コミケの戦利品を紹介していく2 C101
前回の夏コミは東館から入場するために、東側にある広い駐車場でずっと待っていたのですが、入場する途中で雨がやってきて、危うく濡れ鼠になる手前ではいることが出来ました。
今回は西館から入場したのですが、こういった場所に入るのは初めてで、屋根のある場所で入場待ちをするというのはとても楽でした。それほど寒くないし。
入場者が制限されていたから、こういった形で館内に誘導できたのでしょうけれど、数年前の動員数だったら、キャパオーバーだったでしょう。
しかし、今回の入場者の数は前回でも述べたとおり、チケットが余ったという話があり、今後もこういう形で入場者を誘導するようになるかもと思いました。館内で待っていられるなら、ホントに楽ですし、トイレもすぐそばだし、自販機もあるんで東で待つよりも快適です。
全4巻を以て完結したはずのコミケ童話だったが、TLに新作が現れた。作者は動画なども配信したりなど、様々な方面で活動している様子。本人に聞いてみると、コミケ童話のネタはたくさんあるらしくて、編集と話をしているとのこと。
桃太郎というおとぎ話は日本人だったら、だいたいの人が伝え聞いている話だけれど、原作者が不明で主なあらすじは川から流れてきたデカい桃を拾って切ってみたら、赤ちゃんが入っており、すくすくと育って鬼ヶ島に犬、キジ、サルのお供を連れて、鬼を退治して宝物を持って帰る。
しかし、物語として考えてみると、そもそも桃から生まれた人間が果たして人間なのか、イヌ、キジ、サルとなぜ話が出来るのか。
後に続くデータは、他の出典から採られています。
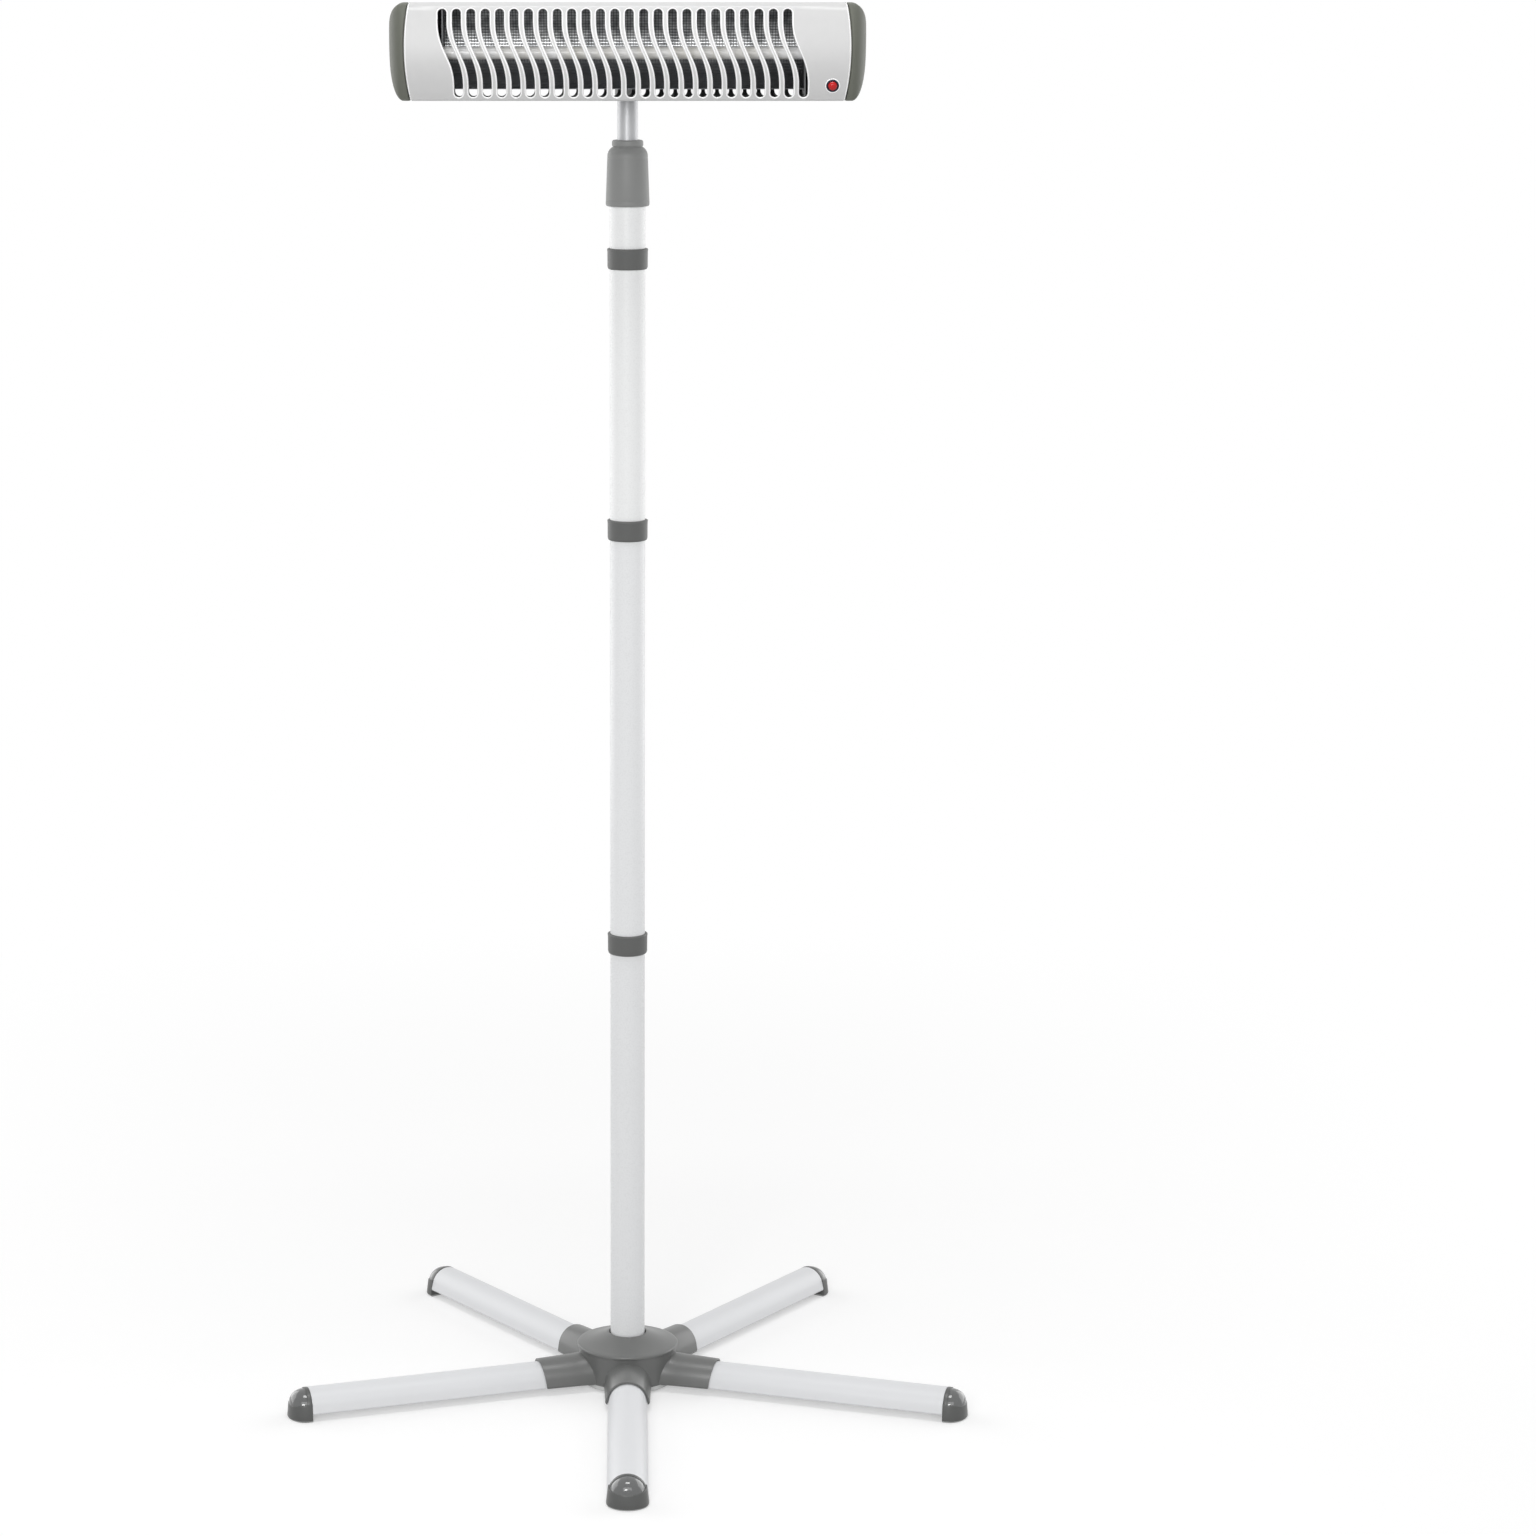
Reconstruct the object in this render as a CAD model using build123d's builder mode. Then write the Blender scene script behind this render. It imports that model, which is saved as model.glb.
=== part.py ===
from build123d import *
from math import asin, cos, hypot, radians, sin, tan
import os

os.makedirs("parts", exist_ok=True)

# Infrared heater on a telescopic mast with a five-leg star base.
# Millimetres, +Z up, floor at Z = 0, the heater faces -Y.
# The origin is the middle of the footprint on the floor.

# ---------------------------------------------------------------- driving sizes

# fits
SLIDE_GAP = 0.3            # between faces of pieces that move on each other
SEAT_GAP = 0.15            # between round faces of pieces that are fixed together
PIN_GAP = 0.08             # running fit of the pivot bolt
PIN_END_GAP = 0.5          # end of the pivot bolt to the bottom of the knob's bore
SEAM_GAP = 0.3             # open line between two moulded covers

# star base
LEG_ANGLES = {"front": -90, "front_right": -18, "rear_right": 54, "rear_left": 126, "front_left": 198}
LEG_REACH = 390.0          # mast axis to the tip of a foot cap
LEG_WIDTH = 43.0
LEG_HEIGHT = 24.5
LEG_SHOULDER = 9.5         # height of the leaning flank under the round crown
LEG_DRAFT = 1.8            # how far each flank leans in
LEG_WALL = 1.5
LEG_LIFT = 8.0             # floor to the underside of a leg
LEG_START = 44.0           # mast axis to the inner end of a leg
CAP_LENGTH = 24.0          # seam to tip of a foot cap
CAP_PLUG = 22.0            # length that sits inside the leg tube
CAP_NOSE = 12.0            # height of the upright tip under its round nose
CAP_EDGE = 3.0             # rounding where the cap meets the floor
CAP_SPLAY = 0.8            # how much wider each side of a cap gets at the floor
CAP_COLLAR = 5.0           # length of a cap's arched collar behind its dome
CAP_LEDGE = 1.6            # how far the dome is drawn in from collar and skirt
CAP_SKIRT_BACK = 20.5      # height of the skirt round the dome, at the seam
CAP_SKIRT_FRONT = 16.5     # the same at the tip

# hub
HUB_RADIUS = 56.0
HUB_RIM_HEIGHT = 46.0      # floor to the upper edge of the rim
HUB_RIM = 3.0              # thickness of the rim
HUB_WAIST = 52.0           # radius at the underside
HUB_SKIRT_SAG = 0.8        # hollow of the skirt between underside and rim
HUB_COLLAR_HEIGHT = 57.5   # floor to the lip round the mast
HUB_COLLAR = 2.6           # width of that lip
HUB_GROOVE = 1.4           # width of the shadow groove between lip and mast
HUB_GROOVE_DEPTH = 3.0
HUB_FLOOR = 15.0           # floor to the bottom of the mast socket
SOCKET_REACH = 104.0       # mast axis to the upper edge of a leg socket
SOCKET_WALL = 3.0
SOCKET_FLARE = 1.5         # how much wider each side gets at the root
SOCKET_RISE = 4.0          # how much higher the crown gets at the root
SOCKET_LEAN = 7.5          # degrees that the mouth of a socket leans out
PLATE_THICKNESS = 5.5
LEG_SCREW_REACH = 76.0     # mast axis to the screw of a leg
LEG_SCREW_RADIUS = 2.5
LEG_SCREW_HEAD = 4.5
BOLT_RADIUS = 5.0          # centre bolt under the hub
BOLT_HEAD = 9.0
BOLT_HEAD_HEIGHT = 1.8
PLUG_HEIGHT = 40.0         # threaded plug in the foot of the mast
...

どうして、鬼を退治できる程強かったのか。など、突っ込もうとすればいくらでも突っ込めるレンコンの穴のような物語だ。
作者のおのでらさんはこういった不可解な点を挙げだして、それを解消するようにつじつまの合う新説桃太郎を描いた。
物語を考えるに至って「そもそも」が生まれることで、空想は枝葉を伸ばしていく。もしかしたら、こうだったかもしれないと想像を膨らませていくことは、今のところ人類にしか出来ない芸当だ。そして、この想像こそが人類の文明を発展させてきた。ここにないものを想像が付け足してやがて血が通い肉が付いていく。
噂話で笑ったり、怒ったり出来る大衆も想像力を持っている。みんな、創作者の素質を持っているんだ。
わかってはいるでしょうが、これは公式な水木しげる先生の作品では無く、イタコマンガ家と称する作家達が水木しげるタッチのファンアート合同誌。ここのイタコマンガ家達の合同誌はしばらく前から続いているけれど、とにかくクオリティがメチャクチャ高い。水木御大のたましいが筆に宿ったかのようだ。
水木御大がおそらくやらないであろうネタのオンパレード、昔の掲載された雑誌の写植まで再現する徹底ぶり。点描によるテクスチャとえば、水木しげる先生のアイデンティティーのようなもの。こういう本はまず商業ではお目にかかれないだろうし、ここでしか多分売れないだろう。ここはマンガの好事家が集まってくる場所。日本に妖怪マンガを開拓し、一つのジャンルを築き得た御大の陰の輪郭をそっくり振る舞いながら、実像は作家としての本領を魅せていく妙技。
どれもこれもがあらすじにするだけでも面白い作品ばかり。これも、鬼太郎という作品に対する愛情のなせること。おそらくは数年後に鬼太郎の新しいシリーズがきっと現れる。ねこ娘の変遷によっては鬼太郎というジャンルはまた熱くなるだろう。
コミケではおよそ1日当たり約10000サークルが参加しているけれど、そのなかで頒布物の制作が間に合わなくて、落としてしまったところもいくつかある。印刷所に送る〆切が間に合わなくて、ごめんなさいで済ませてしまうのが常であるが、ギリギリまで特別料金で引き受けてくれる印刷所が存在する。
しかし、作家はギリギリまで描ききれるかわからない生き物だ。残り1日で20ページを収めきれるのか? 商業でも同じようなことを時々目にする。
今回、このスペースで少し話を聞いたところ、デッドラインが12/29で頒布したのが31日だったとのこと。中身はセリフの吹き出しや最近目立ってきたAIに描かせたりと、知恵を絞り尽くして、埋め切った本文。ちょっと寝たつもりが、入稿当日4:37に起床。1ページ20分で進めなくては。タイトルのあと30分で〆切は、本当のことだった。最後のコマには「がんばり」ではなく「くおりてぃ」にお金を払いたい。ごもっとも。
自分はこの今にも消えてしまいそうなロウソクの炎の燃えさかりにお金を出しました。